At Auschwitz-Birkenau a group of lyrcra-clad Belgian bicyclists arrive and explain that while others may travel to Lourdes or Santiago de Compostella, they have decided to journey to Auschwitz-Birkenau. This announcement should not be surprising because it follows quite logically that if the Holocaust lies at the limits of human understanding ("the Holocaust sublime"), then it must inevitably feature in the construction of some people's religion.

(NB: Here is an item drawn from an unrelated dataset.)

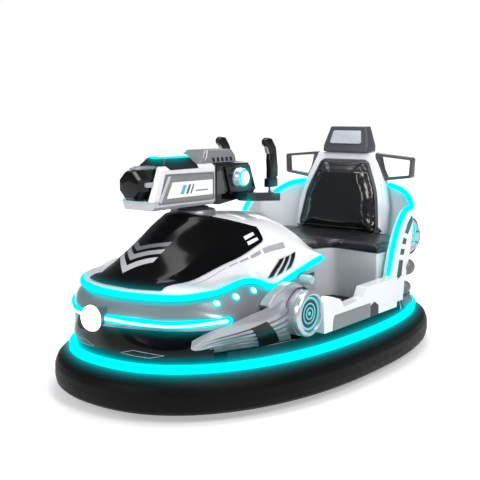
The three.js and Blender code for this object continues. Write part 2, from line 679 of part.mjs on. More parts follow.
// ---------------------------------------------------------------- seat
const seatPlan = (g, rear = [[-590, 402 - g], [-690, 345 - g]]) => {
  const half = [
    [-262 - g, 0],
    [-268 - g, 70 - g / 2],
    [-300 - g, 112 - g / 2],
    [-390 - g, 140],
    [-372 - g, 260],
    [-350 - g, 400 - g],
    [-366 - g, 402 - g],
    ...rear,
    [-724 + g, 240 - g / 2],
    [-724 + g, 0],
  ];
  return [...half, ...half.slice(1, -1).reverse().map(([x, y]) => [x, -y])];
};
{
  const baseTop = 445;
  // its rear corners keep inside the narrower foot of the rear shell
  let base = solid(plateXY(seatPlan(8, [[-535, 394], [-600, 368], [-675, 328]]), FLOOR_Z + FLOOR_T + GAP, baseTop));
  base = cut(base, plateXY(seatPlan(20, [[-532, 382], [-594, 357], [-668, 317]]), 200, baseTop - 10));
  put("seat_base", geo(base), M.white);
  put("seat_cushion", plateXY(seatPlan(0), baseTop + GAP, 482), M.seat);
}
{
  // leaning panels: outline given as (y, z) with x following the lean
  const lean = (z) => -662 - (70 * (z - 482)) / 388;
  const leaning = (pts, front, back) => fromRings([pts.map(([y, z]) => [lean(z) + front, y, z]), pts.map(([y, z]) => [lean(z) + back, y, z])]);
  const both = (half) => [...half, ...half.slice().reverse().map(([y, z]) => [-y, z])];
  const shellOutline = both([[250, 483], [250, 610], [222, 729], [164, 868]]);
  put("backrest_shell", leaning(shellOutline, 0, -60), M.white);
  const padOutline = both([[208, 486], [214, 520], [190, 680], [128, 815], [112, 824]]);
  put("backrest_pad", leaning(padOutline, 34, 0.5), M.seat);
  const wingOuter = [[220, 738], [358, 755], [361, 849], [165, 867]];
  const x0 = -770,
    x1 = -728;
  const hole = [[240, 759], [338, 771], [340, 832], [205, 845]];
  let wing = cut(solid(plateYZ(wingOuter, x0, x1)), plateYZ(hole, x0 - 20, x1 + 20));
  wing = cut(wing, leaning(both([[250.5, 470], [250.5, 610], [222.5, 729], [164.5, 872]]), 3, -63));
  pair("wing", geo(wing), M.grey);
  const head = fromRings([
    [[-716, -128, 868.6], [-716, 128, 868.6], [-820, 118, 868.6], [-820, -118, 868.6]],
    [[-722, -128, 900], [-722, 128, 900], [-824, 116, 900], [-824, -116, 900]],
    [[-749, -104, 993], [-749, 104, 993], [-812, 92, 993], [-812, -92, 993]],
  ]);
  put("headrest", head, M.grey);
}
put("battery_pack", box(-640, -430, -160, 160, FLOOR_Z + FLOOR_T + GAP, 400), M.poly);

// ---------------------------------------------------------------- the cannon on its round pedestal
{
  const s = upOf(hoodGrid);
  const below = wall(offset(hoodGrid, 5 + GAP, s), hoodGrid.map((r) => r.map(([x, y]) => [x, y, 380])));
  let ped = solid(cylZ(GUN_X, 0, 95, 600, 688, 40, 86));
  ped = ped.subtract(solid(below));
  put("pedestal", geo(ped.decompose().sort((a, b) => b.volume() - a.volume())[0]), M.silver);
  put("turret_base", geo(join(cylZ(GUN_X, 0, 62, 688.5, 697, 40), cylZ(GUN_X, 0, 44, 696.5, 706.5, 32))), M.steel);
}
const both8 = (w, c, z0, z1) => [[-w, z0 + c], [-w + c, z0], [w - c, z0], [w, z0 + c], [w, z1 - c], [w - c, z1], [-w + c, z1], [-w, z1 - c]];
{
  // front housing: chamfered box with a raked front, open round the muzzle
  const side = solid(plateXZ([[379, 707], [379, 866], [682, 866], [737, 728], [724, 707]], -130, 130));
  let housing = side.intersect(solid(plateYZ(both8(80, 14, 700.5, 866), 300, 800)));
  const oct = (r) => [...Array(8)].map((_, i) => [r * Math.cos((Math.PI * (i + 0.5)) / 4), 801 + r * Math.sin((Math.PI * (i + 0.5)) / 4)]);
  housing = cut(housing, box(640, 900, -57, 57, 739, 900));
  put("gun_housing", geo(housing), M.grey);
  const face = oct(57).map(([y, z]) => [752, y, z]),
    tip = oct(48).map(([y, z]) => [770, y, z]),
    back = oct(57).map(([y, z]) => [640.6, y, z]);
  put("gun_muzzle", fromRings([back, face, tip]), M.gloss);
  put("gun_light_box", geo(solid(plateXZ([[470, 866.5], [650, 866.5], [625, 893], [490, 893]], -80, 80)).intersect(solid(plateYZ([[-62, 866], [62, 866], [43, 895], [-43, 895]], 400, 800)))), M.gloss);
  put("gun_top_cover", geo(solid(plateXZ([[225, 866.5], [455, 866.5], [400, 915], [236, 915]], -80, 80)).intersect(solid(plateYZ([[-62, 865], [62, 865], [61.5, 890], [46, 918], [-46, 918], [-61.5, 890]], 100, 600)))), M.silver);
  let rear = solid(plateXZ([[130, 723], [345, 701], [362, 703], [378.5, 709], [378.5, 866], [158, 863], [112, 747]], -80, 80)).intersect(solid(plateYZ(both8(80, 12, 694, 866), 100, 500)));
  const lampHole = cylY(242, 803, 43, -200, 200, 32);
  rear = cut(rear, lampHole);
  put("gun_rear_housing", geo(rear), M.gloss);
  put("gun_lamp", geo(join(cylY(242, 803, 42, -118, 118, 32), cylY(242, 803, 31, -123, 123, 32))), M.chrome);
  const arm = [[262, 712], [262, 745], [33, 730], [33, 696]];
  put("handlebar", geo(join(plateXZ(arm, 97, 147), plateXZ(arm, -147, -97), box(45, 105, -98, 98, 701, 727), box(170, 255, 80.6, 98, 715, 737), box(170, 255, -98, -80.6, 715, 737))), M.black);
  const grip = join(
    plateXZ([[44, 755], [98, 755], [96, 792], [82, 796], [88, 869], [84, 890], [104, 926], [121, 951], [106, 959], [84, 957], [47, 917], [32, 832], [28, 798]], 109, 135),
    cylZ(68, 122, 11, 733.5, 756, 20),
  );
  pair("grip", geo(grip), M.black);
}

// ---------------------------------------------------------------- running gear
{
  const x = DRIVE_X,
    y = DRIVE_Y,
    z = DRIVE_R;
  const motor = join(
    cylY(x, z, 44, 190, 318, 28),
    box(x - 38, x + 38, 200, 312, z, PLATE_Z - GAP),
    cylY(x, z, 12, 317, y + DRIVE_W / 2 - 4, 24),
  );
  pair("drive_motor", geo(motor), M.steel);
  const h = DRIVE_W / 2;
  const tyre = facingOut(
    mergeVertices(
      strip(
        latheY(
          [
            [12.6, y - h + 6],
            [60, y - h + 6],
            [64, y - h],
            [88, y - h],
            [DRIVE_R, y - h + 9],
            [DRIVE_R, y + h - 9],
            [88, y + h],
            [64, y + h],
            [60, y + h - 6],
            [26, y + h - 6],
            [22, y + h],
            [12.6, y + h],
            [12.6, y - h + 6],
          ],
          x,
          z,
          24,
        ),
      ),
      1e-3,
    ),
  );
  pair("drive_wheel", geo(solid(tyre)), M.rubber);
}
{
  const x = CASTER_X,
    y = CASTER_Y,
    ax = x - CASTER_TRAIL,
    r = CASTER_R,
    h = CASTER_W / 2;
  const leg = [[x - 22, 132], [x + 22, 132], [ax + 14, r - 12], [ax, r - 16], [ax - 14, r - 12]];
  const fork = join(
    cylZ(x, y, 34, 130, 149.4, 28),
    box(x - 22, x + 22, y - h - 11, y + h + 11, 124, 132),
    plateXZ(leg, y - h - 11, y - h - 6),
    plateXZ(leg, y + h + 6, y + h + 11),
    cylY(ax, r, 7, y - h - 8, y + h + 8, 20),
  );
  pair("caster_fork", geo(fork), M.steel);
  const wheel = facingOut(
    mergeVertices(
      strip(
        latheY(
          [
            [7.5, y - h],
            [r - 5, y - h],
            [r, y - h + 6],
            [r, y + h - 6],
            [r - 5, y + h],
            [7.5, y + h],
            [7.5, y - h],
          ],
          ax,
          r,
          22,
        ),
      ),
      1e-3,
    ),
  );
  pair("caster_wheel", geo(solid(wheel)), M.rubber);
}

export default root;
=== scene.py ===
"""Looks of the bumper car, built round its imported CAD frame. Metres, +X forward, +Y to the driver's left, +Z up."""

import json
import math

import bmesh
import bpy
import numpy as np
from mathutils import Matrix, Vector

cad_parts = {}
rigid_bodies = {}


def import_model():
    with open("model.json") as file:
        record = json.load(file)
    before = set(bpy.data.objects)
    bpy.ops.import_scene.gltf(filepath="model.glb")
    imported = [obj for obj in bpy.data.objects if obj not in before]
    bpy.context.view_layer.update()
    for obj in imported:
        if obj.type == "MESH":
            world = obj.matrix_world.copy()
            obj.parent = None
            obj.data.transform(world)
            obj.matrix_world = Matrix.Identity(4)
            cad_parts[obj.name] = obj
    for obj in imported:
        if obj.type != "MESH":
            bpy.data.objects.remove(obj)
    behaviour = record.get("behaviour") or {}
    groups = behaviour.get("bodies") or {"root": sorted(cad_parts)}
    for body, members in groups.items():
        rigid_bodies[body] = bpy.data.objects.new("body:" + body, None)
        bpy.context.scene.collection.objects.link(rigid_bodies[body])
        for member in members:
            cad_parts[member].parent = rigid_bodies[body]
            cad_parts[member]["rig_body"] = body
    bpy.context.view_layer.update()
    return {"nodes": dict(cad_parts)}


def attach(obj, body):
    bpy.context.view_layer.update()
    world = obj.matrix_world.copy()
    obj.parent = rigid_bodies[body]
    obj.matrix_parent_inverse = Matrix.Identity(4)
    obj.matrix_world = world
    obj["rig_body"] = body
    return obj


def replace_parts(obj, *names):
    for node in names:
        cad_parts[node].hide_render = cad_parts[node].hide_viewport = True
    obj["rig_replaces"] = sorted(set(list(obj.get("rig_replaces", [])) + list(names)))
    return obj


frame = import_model()
scene = bpy.context.scene
rad = math.radians

# ------------------------------------------------------------------ camera, world, lights, floor
cam_data = bpy.data.cameras.new("camera")
cam_data.sensor_width = 36.0
cam_data.lens = 63.68
cam = bpy.data.objects.new("camera", cam_data)
scene.collection.objects.link(cam)
cam.location = (2.92005, 2.19117, 1.05988)
yaw, pitch = 3.80566, -0.14882
look = Vector((math.cos(yaw) * math.cos(pitch), math.sin(yaw) * math.cos(pitch), math.sin(pitch)))
cam.rotation_mode = "QUATERNION"
cam.rotation_quaternion = look.to_track_quat("-Z", "Y")
scene.camera = cam
scene.view_settings.view_transform = "Standard"
scene.view_settings.look = "None"

world = bpy.data.worlds.new("world")
scene.world = world
world.use_nodes = True
wt = world.node_tree
wt.nodes.clear()
w_out = wt.nodes.new("ShaderNodeOutputWorld")
w_mix = wt.nodes.new("ShaderNodeMixShader")
w_cam = wt.nodes.new("ShaderNodeBackground")
w_cam.inputs["Color"].default_value = (1, 1, 1, 1)
w_cam.inputs["Strength"].default_value = 1.0
w_env = wt.nodes.new("ShaderNodeBackground")
w_coord = wt.nodes.new("ShaderNodeTexCoord")
w_sep = wt.nodes.new("ShaderNodeSeparateXYZ")
w_ramp = wt.nodes.new("ShaderNodeValToRGB")
w_ramp.color_ramp.elements[0].position = 0.0
w_ramp.color_ramp.elements[0].color = (0.5, 0.51, 0.53, 1)
w_ramp.color_ramp.elements[1].position = 0.9
w_ramp.color_ramp.elements[1].color = (0.62, 0.63, 0.65, 1)
e = w_ramp.color_ramp.elements.new(0.25)
e.color = (0.26, 0.27, 0.29, 1)
w_path = wt.nodes.new("ShaderNodeLightPath")
wt.links.new(w_coord.outputs["Generated"], w_sep.inputs[0])
wt.links.new(w_sep.outputs["Z"], w_ramp.inputs["Fac"])
wt.links.new(w_ramp.outputs["Color"], w_env.inputs["Color"])
w_env.inputs["Strength"].default_value = 0.62
wt.links.new(w_path.outputs["Is Camera Ray"], w_mix.inputs["Fac"])
wt.links.new(w_env.outputs[0], w_mix.inputs[1])
wt.links.new(w_cam.outputs[0], w_mix.inputs[2])
wt.links.new(w_mix.outputs[0], w_out.inputs["Surface"])


def area(name, place, target, size, power, color=(1, 1, 1)):
    d = bpy.data.lights.new(name, "AREA")
    d.shape = "RECTANGLE"
    d.size, d.size_y = size
    d.energy = power
    d.color = color
    o = bpy.data.objects.new(name, d)
    scene.collection.objects.link(o)
    o.location = place
    o.rotation_mode = "QUATERNION"
    o.rotation_quaternion = (Vector(target) - Vector(place)).to_track_quat("-Z", "Y")
    return o


area("key", (1.2, 3.6, 3.4), (0.0, 0.0, 0.3), (2.4, 1.6), 104)
area("front", (4.2, -0.6, 2.2), (0.2, 0.0, 0.4), (1.6, 1.6), 56)
area("top", (-0.2, 0.0, 4.2), (0.0, 0.0, 0.2), (3.0, 1.4), 98)
area("back", (-3.2, -1.8, 2.6), (-0.2, 0.0, 0.5), (1.6, 1.6), 36)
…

But a journey to Auschwitz-Birkenau is not only a journey to the heart of darkness; other travellers are shown pre-occupied filming and videoing the camp, eating ice-creams, talking about how this camp compares with others they have visited. We are shown around a new visitor complex where there will shortly be a new pizzeria, a post office, kiosk, and souvenir shop. At one of the Holocaust museums a fund-raising dinner is shown where diners raise $1.8 million dollars while eating and socialising and listening to speeches celebrating the acts of survivors who are awarded medals. Holocaust memory has entered aspects of daily life without rupturing them.

The film also raises some of the complex ethical questions raised by the desire to preserve the memory of the Holocaust by displaying in a public place the material remains of the victims' clothes, possessions, and bodies. Should the hair of the victims be displayed to the public in an American museum? Why is this a problem for an American museum when the hair is already on display at the camp that took the victims' lives? Is a photograph an adequate substitute? Should the hair be preserved by applying chemicals to it like hairspray? Is it still the victims' hair if this is done?

Hoogendijk's film raises all these issues and more without advocating or criticising any of them. Her film is naïve and enquiring; it invites us to reflect on the ways in which we construct representations and communicate the Holocaust to a mass audience.